What kind of drawbacks can be expected from such converter? For example, path cannot be longer than certain length or certain Unicode symbols are prohibited there?


Solution

  • What kind of drawbacks can be expected from such converter?

    Well, let's get the most obvious drawback out of the way. For a user who doesn't know what you're doing, it makes no sense. Doing UTF-8-to-16 conversion by using a path type is bonkers, and should be seen immediately as a code smell. It's the kind of awful hack you do when you are needlessly averse to just downloading a simple library that would do it correctly.

    Also, it doesn't have to work. path is meant for storing... paths. Hence the name. Specifically, they're meant for storing paths in a way easily consumed by the filesystem in question. As such, the string stored in a path can have any limitations that the filesystem wants to put on it, outside of a small plethora of things the C++ standard requires it to do.

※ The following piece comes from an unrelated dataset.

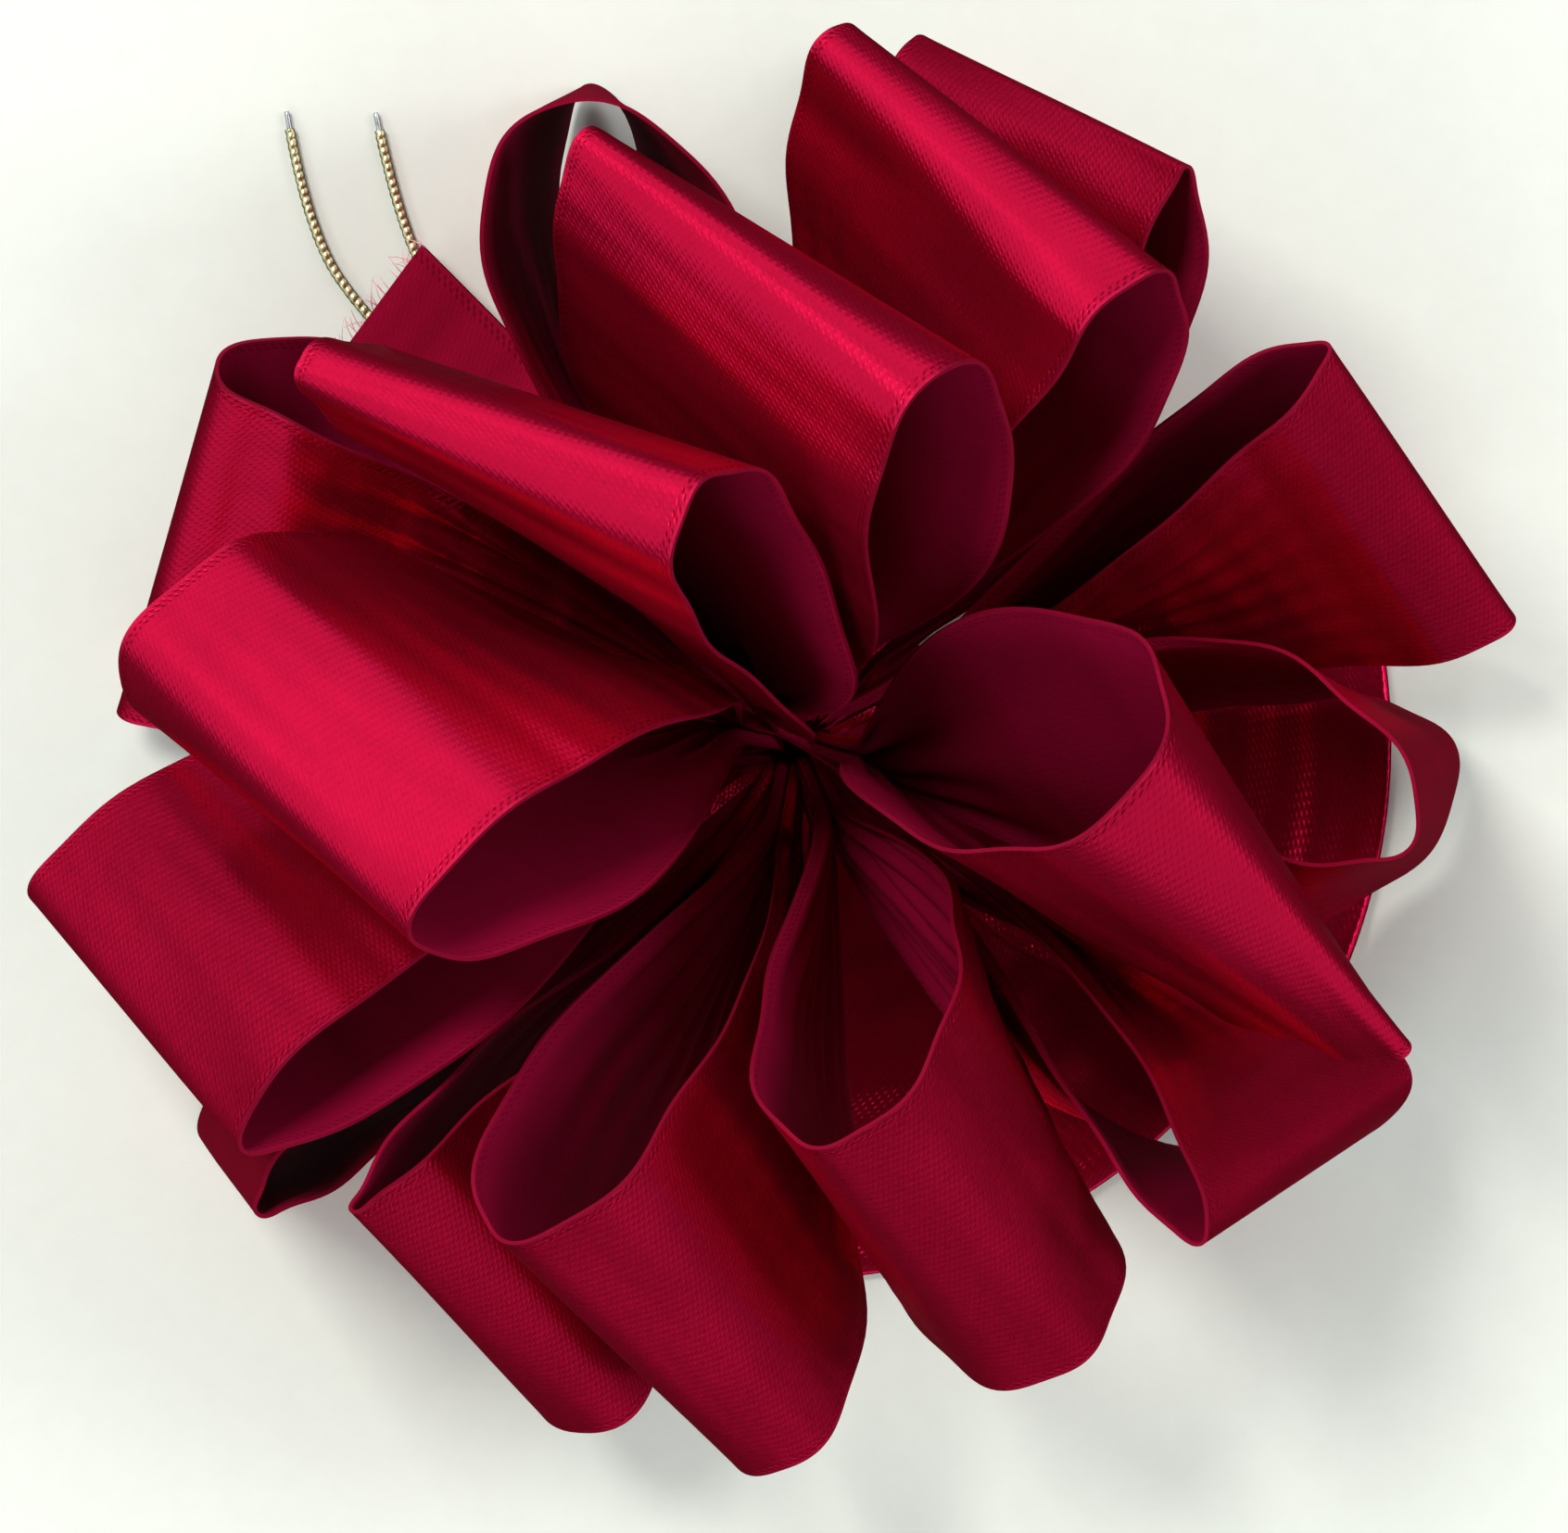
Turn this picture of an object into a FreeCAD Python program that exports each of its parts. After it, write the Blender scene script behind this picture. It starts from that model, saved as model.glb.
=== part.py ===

    For example, if the filesystem is case-insensitive (or even just ASCII-case-insensitive), it is a legitimate implementation to have it just case-convert all strings to lowercase when they are stored in a path. Or to case-convert them when you extract them from a path. Or anything of the like.

    path can convert all of your \s into /s. Or your :s into /'s. Or any other implementation-dependent tricks it wants to do.

    If you're afraid of using a deprecated facility, just download a simple UTF-8/16 converting library. Or write one yourself; it isn't that difficult.